When asked what role he might be in down the road, Trujillo says he doesn’t focus on that. “I don’t really worry about where the future is because that stuff kind of takes care of itself. If you do a great job at what you’re doing and earn people’s trust and respect, where you go and your next opportunities work their way out on their own.”

Getting to Know… Tom Trujillo

WHAT ARE SOME OF YOUR HOBBIES?

I absolutely love spending time with my wife and kids. I exercise quite a bit and so I do that mostly by myself, but with my family I like going out and mountain biking or playing basketball out in the driveway, or even just taking our dog for a walk. Vacations are another thing we like to do together. Once in a while I get a chance to golf, but that requires big blocks of times that I don’t often have the luxury of these days — it’s taking away from my family time and so I try not to do it too often. My work travel sometimes affords me time to catch up on reading as well.

WHAT BOOK ARE YOU READING RIGHT NOW?

It’s a book called Rebel Yell. It’s a biography of Stonewall Jackson and it’s absolutely fascinating. I’m really enjoying that quite a bit. And then, there’s another one that I was reading called The Anatomy of Peace that is more of a self-development type book but it’s a great book as well. I also like to throw in some fiction books by authors like Michael Connelly.

IDEALLY, WHAT WOULD YOUR PERFECT VACATION BE?
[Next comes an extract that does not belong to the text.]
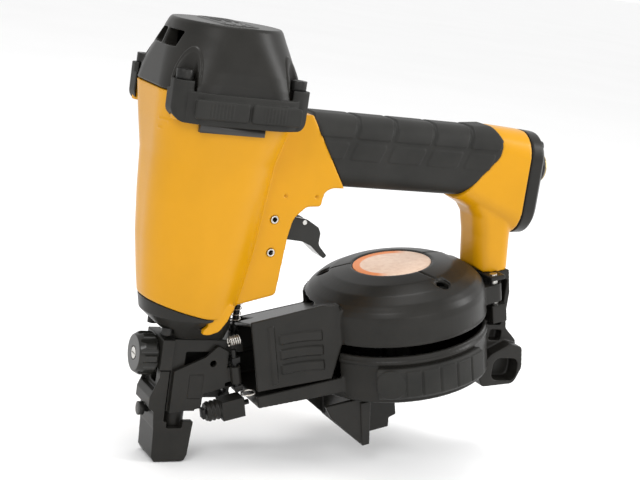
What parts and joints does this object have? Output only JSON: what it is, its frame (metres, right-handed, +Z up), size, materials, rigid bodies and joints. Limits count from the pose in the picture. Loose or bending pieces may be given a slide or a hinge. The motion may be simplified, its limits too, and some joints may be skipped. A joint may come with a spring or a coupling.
{
  "type": "pneumatic coil nailer",
  "caption": "Air-driven roofing nail gun with a round coil magazine, a handle joined to it at both ends, a trigger and a contact foot.",
  "frame": {"origin": "centre of the contact foot's working face, on the driver's axis", "axes": "+Z up along the cylinder and driver; +X towards the handle's end and the magazine; -Y the side the magazine opens to"},
  "size_m": [0.2722, 0.123, 0.262],
  "materials": {
    "casting_paint": "satin yellow enamel on a magnesium casting",
    "black_shell": "satin black",
    "rubber": "matte moulded rubber",
    "seal_rubber": "smooth",
    "moulded_plastic": "satin moulded",
    "black_steel": "black oxide",
    "bright_steel": "bright",
    "spring_steel": "drawn wire",
    "aluminium": "machined",
    "brass": "machined",
    "plate": "printed plate, blank",
    "label": "printed disc, blank"
  },
  "bodies": {
    "frame": {"air_inlet": "brass", "cap_gasket": "seal_rubber", "cap_screws": "black_steel", "centre_post": "bright_steel", "cover_hinge_pin": "bright_steel", "cylinder_sleeve": "aluminium", "depth_bracket": "black_shell", "door_hinge_pin": "black_steel", "driver_guide": "black_shell", "end_cap": "black_shell", "end_cap_screws": "black_steel", "end_cap_seal": "seal_rubber", "far_bumper": "rubber", "far_pad": "rubber", "feed_cylinder": "black_shell", "feed_plug": "bright_steel", "feed_spring": "spring_steel", "handle_grip": "rubber", "head_valve_spring": "spring_steel", "housing": "casting_paint", "latch_pin": "black_steel", "latch_ring": "spring_steel", "latch_spring": "spring_steel", "magazine_base": "black_shell", "near_bumper": "rubber", "near_pad": "rubber", "nose_mount": "black_shell", "nose_screws": "black_steel", "piston_bumper": "seal_rubber", "rear_bracket": "black_shell", "retaining_pin": "bright_steel", "side_plates": "plate", "top_cap": "black_shell", "trigger_pin": "bright_steel", "trigger_valve": "moulded_plastic", "trip_spring": "spring_steel"},
    "piston_driver": {"piston": "aluminium", "piston_ring": "seal_rubber", "driver_blade": "bright_steel"},
    "head_valve": {"head_valve": "moulded_plastic", "head_valve_seal": "seal_rubber"},
    "trigger": {"trigger": "moulded_plastic", "trigger_bridge": "bright_steel"},
    "valve_stem": {"valve_stem": "bright_steel"},
    "contact_trip": {"contact_foot": "black_shell", "guide_rivet": "black_steel", "trip_arm": "black_steel"},
    "depth_knob": {"depth_knob": "moulded_plastic", "knob_screw": "bright_steel"},
    "depth_stop": {"depth_stop": "black_steel"},
    "nose_door": {"nose_door": "black_shell"},
    "door_latch": {"door_latch": "black_shell"},
    "feed_pawl": {"feed_pawl": "aluminium"},
    "magazine_cover": {"magazine_cover": "black_shell", "cover_label": "label", "cover_screws": "black_steel"},
    "nail_platform": {"nail_platform": "moulded_plastic"},
    "shingle_guide": {"shingle_guide": "black_shell", "guide_screw": "black_steel"}
  },
  "joints": [
    {"name": "piston_stroke", "type": "slide", "parent": "frame", "child": "piston_driver", "axis": [0, 0, -1], "range_m": [0, 0.075]},
    {"name": "head_valve_lift", "type": "slide", "parent": "frame", "child": "head_valve", "axis": [0, 0, 1], "range_m": [0, 0.006], "stiffness_N_per_m": 800, "springref_m": -0.003, "deforming": ["head_valve_spring"]},
    {"name": "trigger_pull", "type": "hinge", "parent": "frame", "child": "trigger", "pos_m": [0.042, 0, 0.152], "axis": [0, -1, 0], "range_deg": [0, 12], "stiffness_Nm_per_rad": 0.6, "springref_deg": -8.59},
    {"name": "valve_stem_push", "type": "slide", "parent": "frame", "child": "valve_stem", "axis": [0, 0, 1], "range_m": [0, 0.0044]},
    {"name": "contact_trip_push", "type": "slide", "parent": "frame", "child": "contact_trip", "axis": [0, 0, 1], "range_m": [0, 0.0055], "stiffness_N_per_m": 1500, "springref_m": -0.004, "deforming": ["trip_spring"]},
    {"name": "depth_knob_turn", "type": "hinge", "parent": "frame", "child": "depth_knob", "pos_m": [-0.0164, 0, 0.064], "axis": [1, 0, 0], "range_deg": [-165, 165]},
    {"name": "depth_stop_rise", "type": "slide", "parent": "frame", "child": "depth_stop", "axis": [0, 0, 1], "range_m": [-0.0018, 0.0018]},
    {"name": "nose_door_swing", "type": "hinge", "parent": "frame", "child": "nose_door", "pos_m": [0.0315, -0.016, 0.056], "axis": [-0.2377, 0, 0.9713], "range_deg": [0, 100]},
    {"name": "door_latch_turn", "type": "hinge", "parent": "frame", "child": "door_latch", "pos_m": [0.02826, -0.0135, 0.0344], "axis": [0.9713, 0, 0.2377], "range_deg": [0, 55]},
    {"name": "feed_pawl_retract", "type": "slide", "parent": "frame", "child": "feed_pawl", "axis": [0.9713, 0, 0.2377], "range_m": [0, 0.008], "stiffness_N_per_m": 150, "springref_m": -0.01},
    {"name": "cover_swing", "type": "hinge", "parent": "frame", "child": "magazine_cover", "pos_m": [0.20205, -0.02, 0.1109], "axis": [-0.2377, 0, 0.9713], "range_deg": [0, 90]},
    {"name": "platform_height", "type": "slide", "parent": "frame", "child": "nail_platform", "axis": [-0.2377, 0, 0.9713], "range_m": [0, 0.018]},
    {"name": "shingle_guide_slide", "type": "slide", "parent": "frame", "child": "shingle_guide", "axis": [0.9713, 0, 0.2377], "range_m": [-0.004, 0.02]}
  ],
  "couplings": [
    {"joint": "valve_stem_push", "follows": "trigger_pull", "m_per_rad": 0.021},
    {"joint": "depth_stop_rise", "follows": "depth_knob_turn", "m_per_rad": 0.0006}
  ]
}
I think if you ask my family, you’ll get four or five different votes of where that’s going to be. I guess we’re kind of eclectic in that way. We love going to Hilton Head and relaxing on the beach. We love going to the mountains. Here in North Carolina, you’re lucky to have access to both of those within a couple of hours. We’ve also been spending a lot of time out West recently. I think ideally we’d like to get over to Europe and travel a little bit over there. But if there’s just one place we all had to pick as a future vacation spot, it would certainly be Hawaii.